Antarctica's Deep Lake harbours 'promiscuous' microbes
Deep Lake's microscopic inhabitants are dominated by haloarchaea, microbes that require high salt concentrations to grow and are naturally adapted to conditions - at minus 20 degree Celsius - that would prove lethally cold to other organisms.
A team led by Rick Cavicchioli of the University of New South Wales, Australia partnered with the US Department of Energy Joint Genome Institute (DOE JGI) to generate sequence data from DNA isolated from individual microbes and compared them with metagenomic (microbial community) information sampled at various depths of Deep Lake.
He said that owing to the ability of salt-loving enzymes to function under extremes, asserting they could also be used as catalysts for peptide synthesis and enhanced oil recovery, and can function in water-organic solvent mixtures.
Cavicchioli said that these enzymes will be especially useful for transforming contaminated sites with particularly high levels of petroleum-based products.
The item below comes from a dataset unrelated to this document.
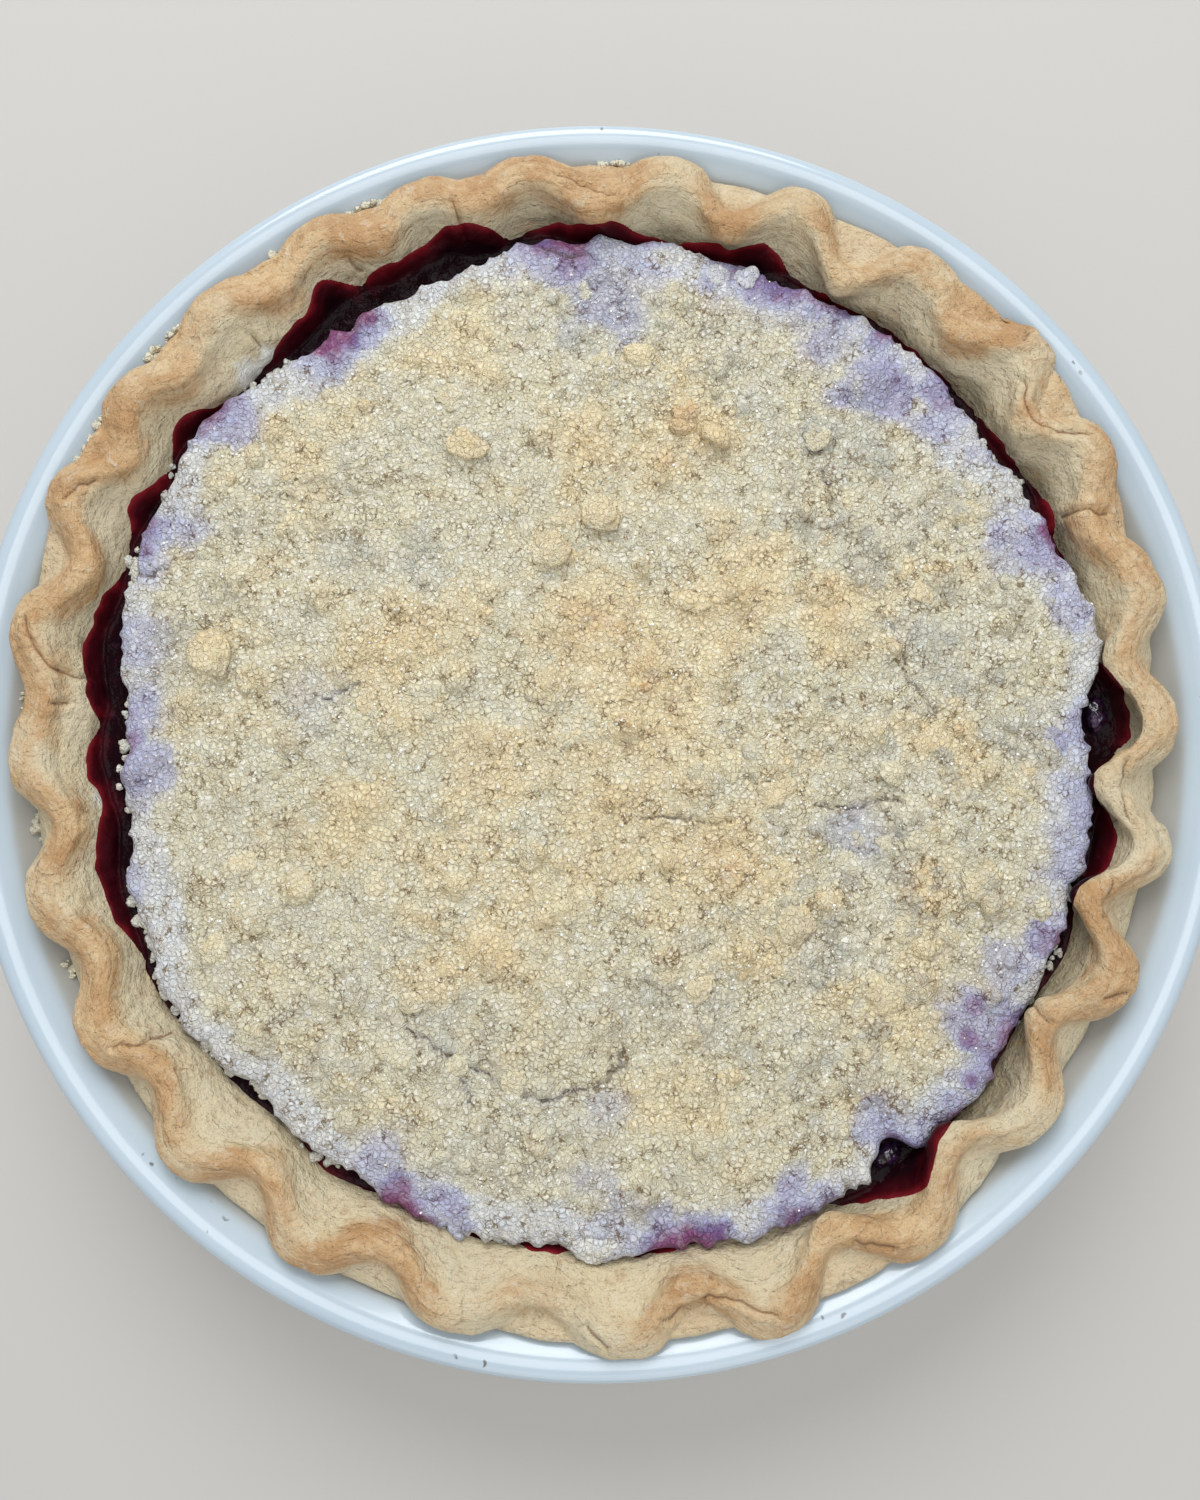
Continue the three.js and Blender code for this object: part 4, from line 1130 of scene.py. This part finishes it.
def make_filling(grid):
    """The filling under the topping, with the film of jelly that climbed the shell's inside."""
    deg, rings, crust_points, crust_normal, _ = grid
    shape = crust_points.reshape(rings, CRUST_SIDES, 3)
    inward = crust_normal.reshape(rings, CRUST_SIDES, 3)
    turn = np.radians(deg)
    inside = shell_inside(deg)
    bottom = FLOOR_Z + SHELL_FLOOR_T + 2 * GAP

    def ring(r, z):
        return np.stack([r * np.cos(turn), r * np.sin(turn), z + 0 * turn], 1)

    parts = [ring(SHELL_HEEL_R - GAP + 0 * turn, bottom), ring(inside["low"] - GAP, SHELL_LOW_Z)]
    depth = [DEEPEST + 0 * turn, DEEPEST + 0 * turn]
    top_row, level_row = ring_row(INNER_RING), ring_row(LEVEL_RING)
    # painted shade: the jelly is darker where only a narrow strip of it shows beside the shell
    in_shade = 3.2 * smoothstep(2.4, 0.6, under_edge(shape[level_row]))
    for row in range(level_row, top_row - 1, -2):
        parts.append(shape[row] - BURIED * inward[row])
        depth.append(0 * turn)
    for row in range(top_row, level_row + 1):
        left = under_edge(shape[row])
        out = lerp(-FILM_SUNK, FILM_T, smoothstep(-0.3, 0.8, left)) + FILM_SWELL * smoothstep(0.8, 4.0, left)
        parts.append(shape[row] + out[:, None] * inward[row])
        depth.append(left + in_shade)
    edge = np.hypot(parts[-1][:, 0], parts[-1][:, 1])
    at_level = np.maximum(depth[-1], 0)
    for step in JELLY_STEPS:
        r = edge - step
        wave = LEVEL_WAVE * rough_plane(r * np.cos(turn), r * np.sin(turn), 5.0, 2, SEED + 30)
        hug = HUG_HEIGHT * math.exp(-step / HUG_REACH)
        parts.append(ring(r, JELLY_Z + hug + wave * min(1, step)))
        depth.append(at_level + step)
    points = np.concatenate(parts + [[[0, 0, bottom], [0, 0, JELLY_Z]]])
    depth = np.append(np.concatenate(depth), [DEEPEST, DEEPEST])
    faces = closed_faces(len(parts), CRUST_SIDES)
    filling = make_piece("grape_filling", points, faces, wet_jelly(), values={"depth": depth})
    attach(filling, BODY)
    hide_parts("filling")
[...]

Four isolates in the study represented about 72 percent of the cells in the community. Though gene exchange across species boundaries is considered infrequent, the researchers observed that haloarchaea living in the Lake's hypersaline environment practice it comparatively often, like neighbors "chewing the fat" in a small-town coffee klatch.
The study has been published online in the journal Proceedings of the National Academy of Sciences (PNAS).